TASK GOAL: Reproduce every entry in the listing without alteration.

====================

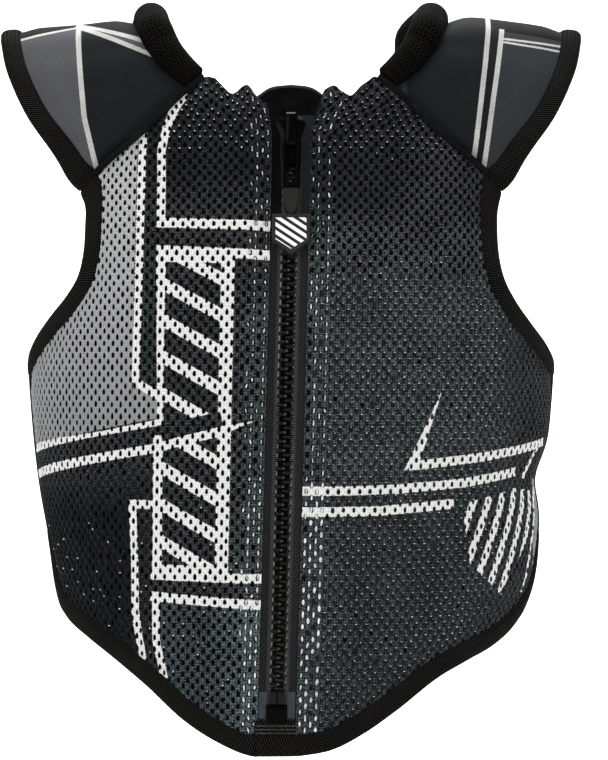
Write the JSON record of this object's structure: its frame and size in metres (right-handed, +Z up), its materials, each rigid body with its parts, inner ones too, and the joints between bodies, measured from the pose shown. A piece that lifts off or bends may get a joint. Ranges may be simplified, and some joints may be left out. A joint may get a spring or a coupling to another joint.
{
  "type": "body protector vest",
  "caption": "Sleeveless padded body protector vest in dark spacer mesh with a front zip, knit shoulder straps, neck rolls and webbing-bound edges.",
  "frame": {"origin": "where the straps sit on the shoulders: middle plane, half depth, height of the straps' underside", "axes": "+Z up, the zip faces -Y, +X is the wearer's left"},
  "size_m": [0.3066, 0.1943, 0.3905],
  "materials": {
    "spacer_mesh": "perforated 3-D knit mesh over foam, matt, with paler knitted-in stripes",
    "strap_knit": "smooth fine knit over foam, satin",
    "roll_mesh": "fine black mesh over a soft tube, matt",
    "webbing": "ribbed black binding webbing",
    "zip_tape": "black twill tape",
    "zip_resin": "moulded black resin and gloss-lacquered slider",
    "badge_rubber": "dark grey soft rubber with pale printed bars"
  },
  "bodies": {
    "vest": {"front_panel_right": "spacer_mesh", "front_panel_left": "spacer_mesh", "back_panel": "spacer_mesh", "shoulder_panel_right": "strap_knit", "shoulder_panel_left": "strap_knit", "neck_roll_right": "roll_mesh", "neck_roll_left": "roll_mesh", "shoulder_binding_right": "webbing", "shoulder_binding_left": "webbing", "armhole_binding_right": "webbing", "armhole_binding_left": "webbing", "hem_binding_right": "webbing", "hem_binding_left": "webbing", "side_tape_right": "webbing", "side_tape_left": "webbing", "seam_piping_front_right": "webbing", "seam_piping_front_left": "webbing", "seam_piping_back_right": "webbing", "seam_piping_back_left": "webbing", "hem_binding_back": "webbing", "zip_foot": "webbing", "zip_tape_right": "zip_tape", "zip_tape_left": "zip_tape", "zip_teeth_right": "zip_resin", "zip_teeth_left": "zip_resin", "zip_slider": "zip_resin", "zip_pin_right": "zip_resin", "zip_pin_left": "zip_resin", "zip_box": "zip_resin"},
    "pull": {"zip_pull": "zip_resin", "zip_badge": "badge_rubber"}
  },
  "joints": [
    {"name": "zip_pull_hinge", "type": "hinge", "parent": "vest", "child": "pull", "pos_m": [0, -0.0717, -0.05624], "axis": [1, 0, 0], "range_deg": [-165, 0]}
  ]
}
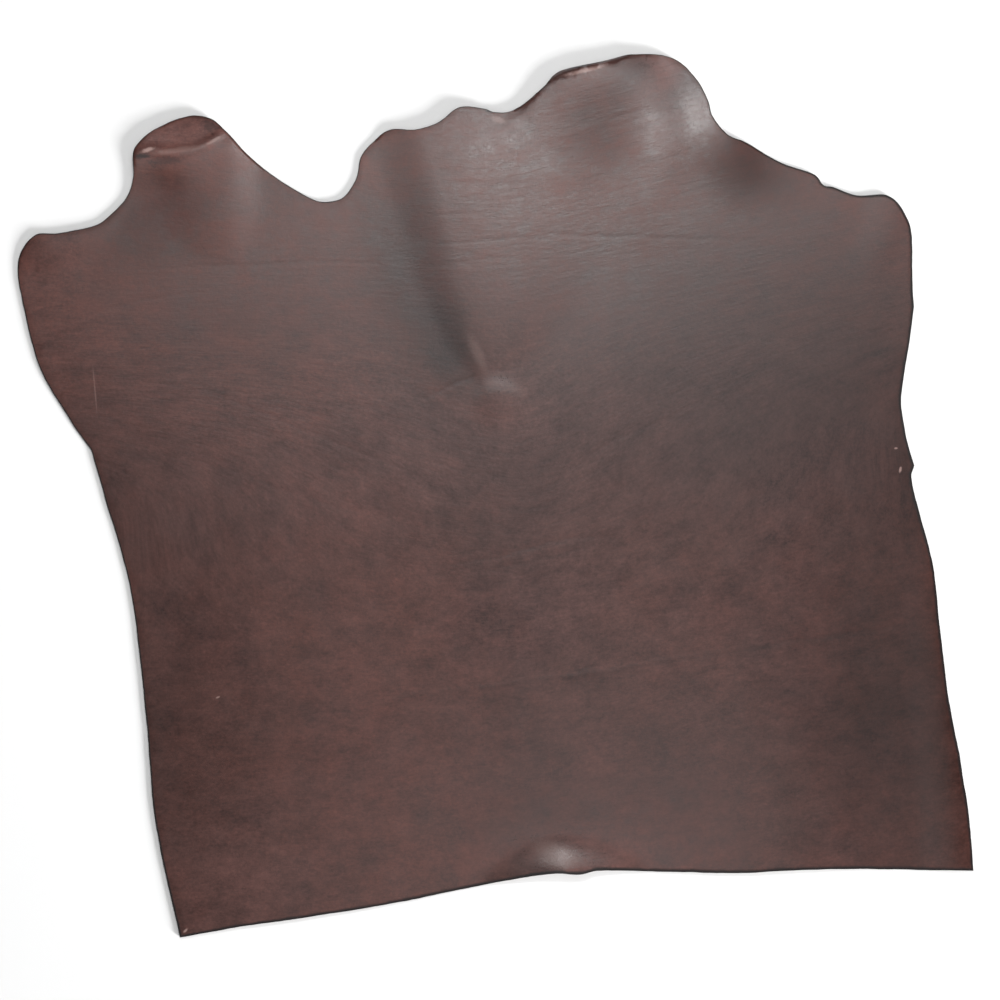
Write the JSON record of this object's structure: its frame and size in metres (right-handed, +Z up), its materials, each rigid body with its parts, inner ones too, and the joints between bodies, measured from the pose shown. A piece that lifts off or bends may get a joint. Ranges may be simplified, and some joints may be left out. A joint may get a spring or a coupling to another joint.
{
  "type": "leather hide",
  "caption": "Tanned cattle double shoulder laid flat, grain side up: natural neck, shanks and flanks, straight butt cut, low buckles, swells and a curled neck lip.",
  "frame": {"origin": "centre of the box's base, on the surface the hide lies on", "axes": "+Z up through the sheet, +Y along the backbone from the butt cut to the neck, +X to the right seen from above with the neck away"},
  "size_m": [1.185, 1.1132, 0.0158],
  "materials": {
    "leather": "smooth waxed grain side with a soft sheen, matt suede-like flesh side below"
  },
  "bodies": {
    "root": {"hide": "leather"}
  },
  "joints": []
}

====================

RESPONSE:
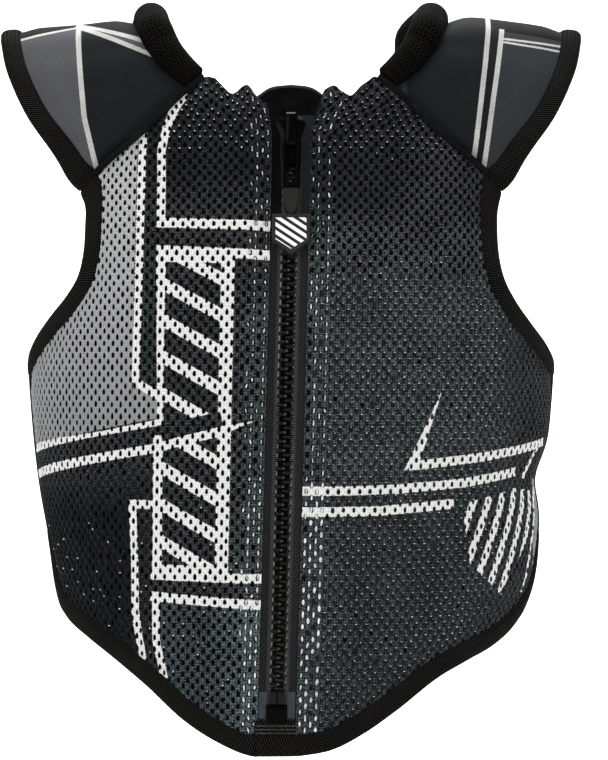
Write the JSON record of this object's structure: its frame and size in metres (right-handed, +Z up), its materials, each rigid body with its parts, inner ones too, and the joints between bodies, measured from the pose shown. A piece that lifts off or bends may get a joint. Ranges may be simplified, and some joints may be left out. A joint may get a spring or a coupling to another joint.
{
  "type": "body protector vest",
  "caption": "Sleeveless padded body protector vest in dark spacer mesh with a front zip, knit shoulder straps, neck rolls and webbing-bound edges.",
  "frame": {"origin": "where the straps sit on the shoulders: middle plane, half depth, height of the straps' underside", "axes": "+Z up, the zip faces -Y, +X is the wearer's left"},
  "size_m": [0.3066, 0.1943, 0.3905],
  "materials": {
    "spacer_mesh": "perforated 3-D knit mesh over foam, matt, with paler knitted-in stripes",
    "strap_knit": "smooth fine knit over foam, satin",
    "roll_mesh": "fine black mesh over a soft tube, matt",
    "webbing": "ribbed black binding webbing",
    "zip_tape": "black twill tape",
    "zip_resin": "moulded black resin and gloss-lacquered slider",
    "badge_rubber": "dark grey soft rubber with pale printed bars"
  },
  "bodies": {
    "vest": {"front_panel_right": "spacer_mesh", "front_panel_left": "spacer_mesh", "back_panel": "spacer_mesh", "shoulder_panel_right": "strap_knit", "shoulder_panel_left": "strap_knit", "neck_roll_right": "roll_mesh", "neck_roll_left": "roll_mesh", "shoulder_binding_right": "webbing", "shoulder_binding_left": "webbing", "armhole_binding_right": "webbing", "armhole_binding_left": "webbing", "hem_binding_right": "webbing", "hem_binding_left": "webbing", "side_tape_right": "webbing", "side_tape_left": "webbing", "seam_piping_front_right": "webbing", "seam_piping_front_left": "webbing", "seam_piping_back_right": "webbing", "seam_piping_back_left": "webbing", "hem_binding_back": "webbing", "zip_foot": "webbing", "zip_tape_right": "zip_tape", "zip_tape_left": "zip_tape", "zip_teeth_right": "zip_resin", "zip_teeth_left": "zip_resin", "zip_slider": "zip_resin", "zip_pin_right": "zip_resin", "zip_pin_left": "zip_resin", "zip_box": "zip_resin"},
    "pull": {"zip_pull": "zip_resin", "zip_badge": "badge_rubber"}
  },
  "joints": [
    {"name": "zip_pull_hinge", "type": "hinge", "parent": "vest", "child": "pull", "pos_m": [0, -0.0717, -0.05624], "axis": [1, 0, 0], "range_deg": [-165, 0]}
  ]
}
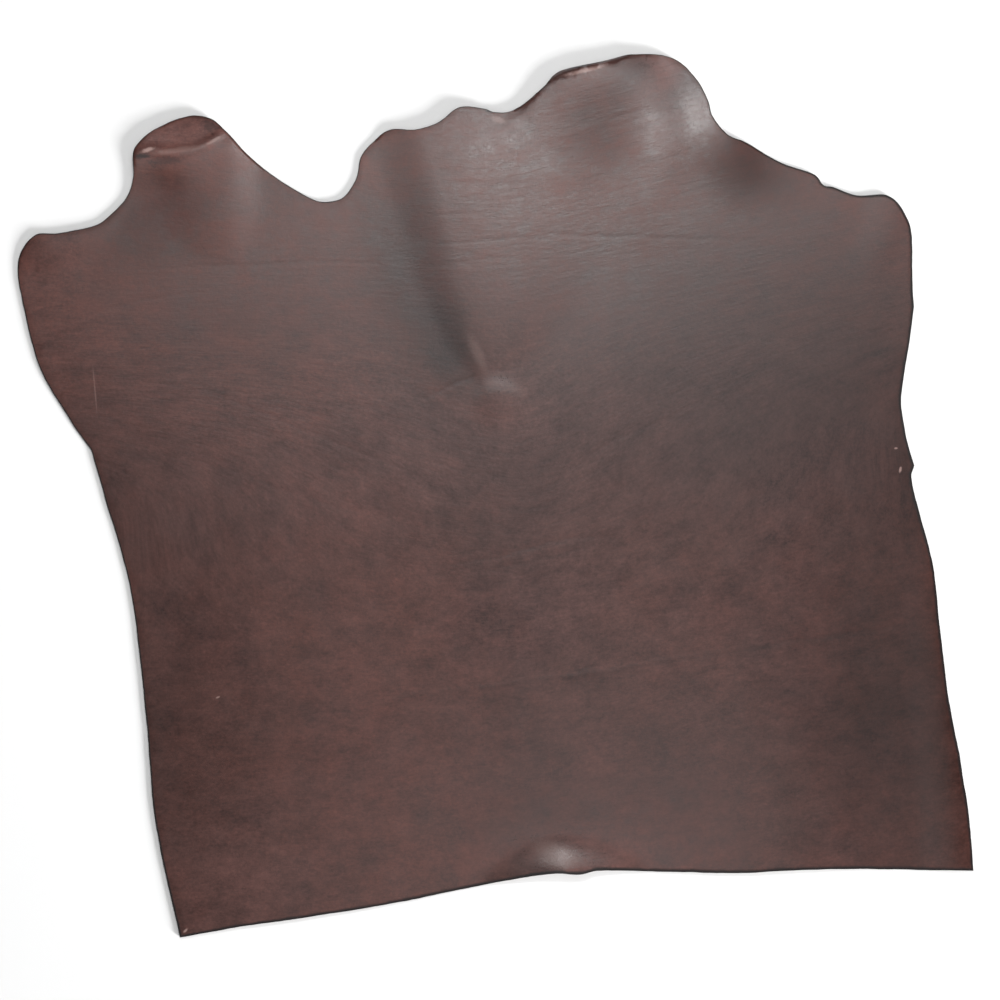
Write the JSON record of this object's structure: its frame and size in metres (right-handed, +Z up), its materials, each rigid body with its parts, inner ones too, and the joints between bodies, measured from the pose shown. A piece that lifts off or bends may get a joint. Ranges may be simplified, and some joints may be left out. A joint may get a spring or a coupling to another joint.
{
  "type": "leather hide",
  "caption": "Tanned cattle double shoulder laid flat, grain side up: natural neck, shanks and flanks, straight butt cut, low buckles, swells and a curled neck lip.",
  "frame": {"origin": "centre of the box's base, on the surface the hide lies on", "axes": "+Z up through the sheet, +Y along the backbone from the butt cut to the neck, +X to the right seen from above with the neck away"},
  "size_m": [1.185, 1.1132, 0.0158],
  "materials": {
    "leather": "smooth waxed grain side with a soft sheen, matt suede-like flesh side below"
  },
  "bodies": {
    "root": {"hide": "leather"}
  },
  "joints": []
}